Nicola Zingaretti vuole che il governo vada avanti, "ma imponendo la qualità" ovvero mettendo in campo una "agenda di cose da fare e non di titoli". Facile a dirsi: il barometro della maggioranza è fisso su "tempesta" e a dimostrarlo è anche il Consiglio dei Ministri fiume - oltre sette ore di riunione - terminato con un "salvo intese" sul decreto legge Milleproroghe.
A provocare lo stallo nei lavori sono state in particolare le norme riguardanti i rapporti tra stato e concessionari di servizi pubblici. Ieri, a Palazzo Chigi, sono stati i ministri di Italia Viva a volere che fosse messa a verbale la loro contrarietà al provvedimento. E questo per almeno due ragioni: la prima è che, "cambiando le regole in corso d'opera si scoraggiano gli investitori internazionali dal venire in Italia", è il ragionamento che viene fatto da fonti di governo renziane che parlano di "effetto Ilva" nel caso si arrivasse a una revoca unilaterale della concessione ad Autostrade.
Ma il ministro e capo politico del movimento 5 Stelle, Luigi Di Maio, vede nel 2020 "l'anno della giustizia per le vittime del Ponte Morandi" e il 5 Stelle Crippa dice chiaramente che la norma contenuta nel Milleproroghe è la precondizione per la revoca.

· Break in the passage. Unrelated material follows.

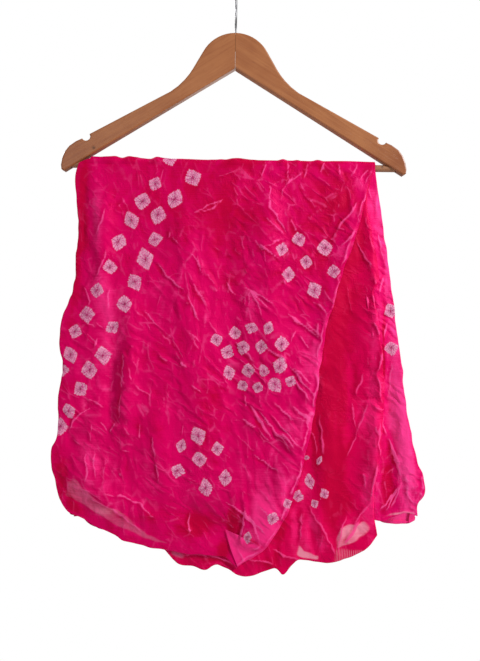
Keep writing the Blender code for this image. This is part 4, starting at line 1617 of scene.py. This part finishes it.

Parole provocano la ferma reazione di Matteo Renzi: il leader di Italia Viva definisce "roba da azzeccagarbugli di provincia" il voler "utilizzare il Milleproroghe aprendo un potenziale caos normativo".
Sulla vicenda interviene anche il segretario Pd, Nicola Zingaretti che, pur respingendo la lettura del "passo verso la revoca delle concessioni", sottolinea che "se lo Stato trova delle forme per essere più autorevole nelle trattative con i concessionari è un fatto positivo. È giusto che in queste trattative il pubblico sia più forte". Nel Milleproroghe, aggiunge Zingaretti, "c'è una verifica verso tutte le concessioni, senza pregiudizi. Da amministratore so che c'è un focus su una questione che nessuno vuole rimuovere, ma molte volte il pubblico, una volta firmata la concessione, rimane disarmato".
La questione del "Piano per l'Innovazione"
I focolai di scontro nella maggioranza, tuttavia, non si limitano alle concessioni. Sempre nel consiglio dei ministri di sabato è stato congelato il Piano Nazionale per l'Innovazione. La ragione? Una presunta consulenza chiesta dalla ministra Pisano alla Casaleggio Associati sul piano stesso. Una ipotesi che ha portato i ministri a scegliere di rimandare l'approvazione del piano: "Non c'erano le condizioni per approvare in Consiglio dei Ministri il Piano per l'Innovazione digitale", ha spiegato Dario Franceschini.
"C'è bisogno di un approfondimento e le norme, frutto di un'intesa nella maggioranza, potranno essere inserite in un emendamento in sede di conversione del decreto". Zingaretti accoglie positivamente la decisione, anche perché, spiega nello studio di Lucia Annunziata, "in Consiglio dei ministri e' arrivato un testo che tratta di cose delicatissime: ha fatto bene Franceschini a dire che va verificato se c'è un conflitto di interessi, ma soprattutto c'è un tema sui big data e di fronte a questo il Pd ha deciso di rinviare la discussione". Diversa la lettura di Matteo Renzi per il quale non ci sono dubbi che il Piano è stato "redatto con tanto di ringraziamento a Casaleggio. Alla faccia del conflitto di interessi".